Al día siguiente, un diario de Lima definió al difunto como un genio y el gesto se me congela de nuevo al recordarlo; me pregunto cómo así empezamos a abusar de los grandes adjetivos y los multiplicamos hasta disminuir su valor. La última vez que revisé la historia de mi país, Paulet, Vallejo y Rostworoski merecían esas sílabas. ¿Es genialidad componer tonadas pegajosas y llenarlas con letras no forzadas? ¿Fue Polo Campos un genio por haber compuesto ese himno llamado Contigo Perú? ¿Debo atreverme a pensar estas cosas cuando yo mismo no podría componer ni una sola canción decente en toda mi vida?

Ahora la divagación se ramifica y me visita la petulancia: ¿tendríamos mejores músicos si nuestros niños leyeran poesía, o prosa poética? ¿Por qué en la tierra de Eguren, de Eielson, de Adán, de Hinostroza, de Varela, de Cisneros y de Watanabe no han surgido rockeros como García o Spinetta? 

Con el pasar de los días, ahora que los restos del músico han sido despedidos, constato que tenía odiadores ensañados. No solo son esos peruanos que ven con suspicacia que un compatriota suyo triunfe; tampoco se trata solamente de melómanos sofisticados que coquetean con el esnobismo, afichistas de Bowie o Reed y papelhigienistas del Grupo Río y Vilma Palma e Vampiros: se trata, más que nada, de progresistas que han seguido las publicaciones del músico durante los últimos años en sus redes. En su momento yo también leí con estupor las ideas que se desprendían de algunas de ellas: el imán sexual de la mujer y la importancia de que un hombre esté a la altura, la necesidad de reprimir nuestras fantasías sexuales, la urgencia de imponer una mano dura para acallar nuestras protestas sociales.

Tal vez se nos olvida que Suárez Vértiz era un hombre que creció durante el siglo XX en el entorno clasemediero, tal vez acomodado, de un país machista, y por eso me provoca preguntarle a las juventudes que juzgan el pasado con mentalidad del presente qué tanto más se podía esperar de él y de mi generación conservadora. De paso, me pregunto a mí mismo si lo que más me irritaba de esas publicaciones no era comprobar que el rock y los rockeros hace mucho que dejaron de ser rebeldes, sino que varias de las taras que retrasan la equidad en nuestra sociedad se reafirman cuando los más jóvenes ven a sus padres normalizar las creencias de sus abuelos. Y con miles de likes, además, que es lo que ocurría con las publicaciones de Pedro. 
Pero ahora que mi vecino a vuelto a poner Me resfrié en Brasil, me digo que en toda esta súbita adoración, a ratos exagerada, hay algo más. Algo más profundo y sencillo. No es solo que toda adolescencia necesite una banda sonora y que las canciones de Suárez Vértiz hayan acompañado a los actuales treintones, cuarentones y cincuentones del Perú más visibilizado. Tampoco es solo que haya compuesto el himno más emotivo para los emigrantes de su país desde que César Miró compusiera Todos vuelven. Lo claro es que siempre existirá una controversia insalvable entre quienes escucharon su música, pero que sí existe la unanimidad entre quienes lo conocieron: todos testimonian que era una buena persona, y auténtica, añadiría yo. 
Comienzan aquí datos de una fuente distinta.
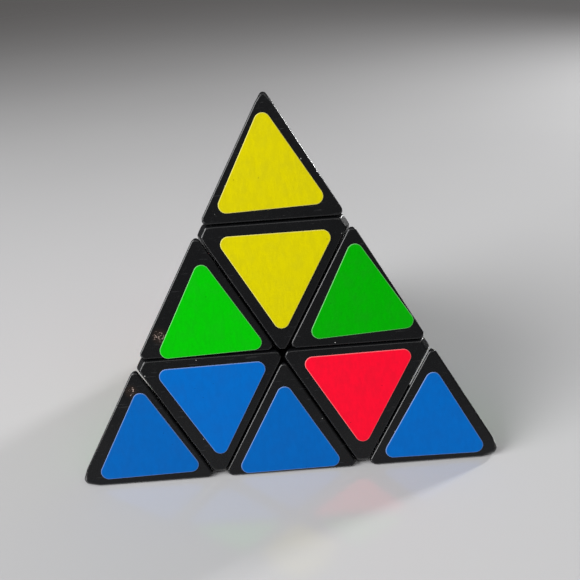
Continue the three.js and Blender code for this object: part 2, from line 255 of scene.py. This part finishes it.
# ---------------------------------------------------------------------------------------
# Screws, washers and springs: a zinc-plated screw goes through each axial piece into an arm
# of the core, and a spring of drawn wire under its washer presses the axial inwards.


def zinc_finish():
    zinc = Finish("zinc_plated_steel", Metallic=1.0)
    stain = zinc.grain(1.2)
    zinc.show(
        Base_Color=zinc.blend(stain, (0.6, 0.61, 0.62, 1), (0.46, 0.47, 0.47, 1)),
        Roughness=0.24 + 0.2 * stain,
    )
    zinc.relief(zinc.grain(0.25, detail=2), 0.01)
    return zinc


def wire_finish():
    wire = Finish("spring_wire", Metallic=1.0)
    oil = wire.grain(0.8)
    wire.show(
        Base_Color=wire.blend(oil, (0.45, 0.45, 0.46, 1), (0.3, 0.29, 0.27, 1)),
        Roughness=0.3 + 0.15 * oil,
    )
    wire.relief(wire.grain(0.15, detail=1), 0.005)
    return wire


zinc = zinc_finish()
wire = wire_finish()
for corner in CORNERS:
    paint(frame["nodes"][f"{corner}_screw"], zinc)
    paint(frame["nodes"][f"{corner}_washer"], zinc)
    paint(frame["nodes"][f"{corner}_spring"], wire)

# ---------------------------------------------------------------------------------------
# Feet and stems: black plastic left satin where it runs. They clip into the shells, and hold
# the layers to the core and the tips to the axials.

EDGES = [name.removesuffix("_edge") for name in frame["bodies"] if name.endswith("_edge")]


def inner_finish():
    inner = Finish("black_inner_plastic", IOR=1.5)
    polish = inner.grain(4.0)
    inner.show(
        Base_Color=inner.blend(polish, (0.016, 0.016, 0.018, 1), (0.024, 0.024, 0.025, 1)),
        Roughness=0.38 + 0.2 * polish,
    )
    inner.relief(inner.grain(0.2, detail=2), 0.01)
    return inner


inner_plastic = inner_finish()
for corner in CORNERS:
    paint(frame["nodes"][f"{corner}_axial_foot"], inner_plastic)
    paint(frame["nodes"][f"{corner}_tip_stem"], inner_plastic)
for pair in EDGES:
    paint(frame["nodes"][f"{pair}_edge_foot"], inner_plastic)

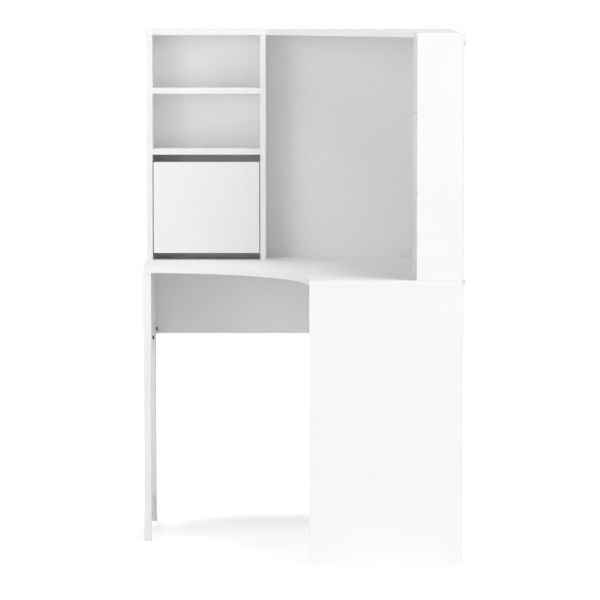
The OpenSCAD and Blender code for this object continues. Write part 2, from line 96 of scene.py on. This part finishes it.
def noise(tree, scale, detail=4.0, roughness=0.55, stretch=(1, 1, 1)):
    """Noise in object space; scale is per metre, and stretch squeezes an axis."""
    mapping = tree.nodes.new("ShaderNodeMapping")
    mapping.inputs["Scale"].default_value = stretch
    tree.links.new(object_point(tree), mapping.inputs["Vector"])
    texture = tree.nodes.new("ShaderNodeTexNoise")
    texture.inputs["Scale"].default_value = scale
    texture.inputs["Detail"].default_value = detail
    texture.inputs["Roughness"].default_value = roughness
    tree.links.new(mapping.outputs["Vector"], texture.inputs["Vector"])
    return texture.outputs["Fac"]


def remap(tree, value, low, high):
    """Spreads a 0.3 to 0.7 signal over low to high."""
    node = tree.nodes.new("ShaderNodeMapRange")
    set_inputs(node, {"From Min": 0.3, "From Max": 0.7, "To Min": low, "To Max": high})
    tree.links.new(value, node.inputs["Value"])
    return node.outputs["Result"]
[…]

¿Será que la bondad y la autenticidad de una persona calientan los corazones tanto como una canción perfecta?

Quizá cuando Ribeyro escribió que “no hay que exigir a las personas más de una cualidad. Si les encontramos una debemos ya sentirnos agradecidos y juzgarlas solamente por ella y no por las que le faltan”, vaticinó este tipo de casos.

Suárez Vértiz, al menos, demostró tener un par de virtudes muy dignas de afecto, más aún en esta época de líderes psicópatas y de influenciadores fingidos.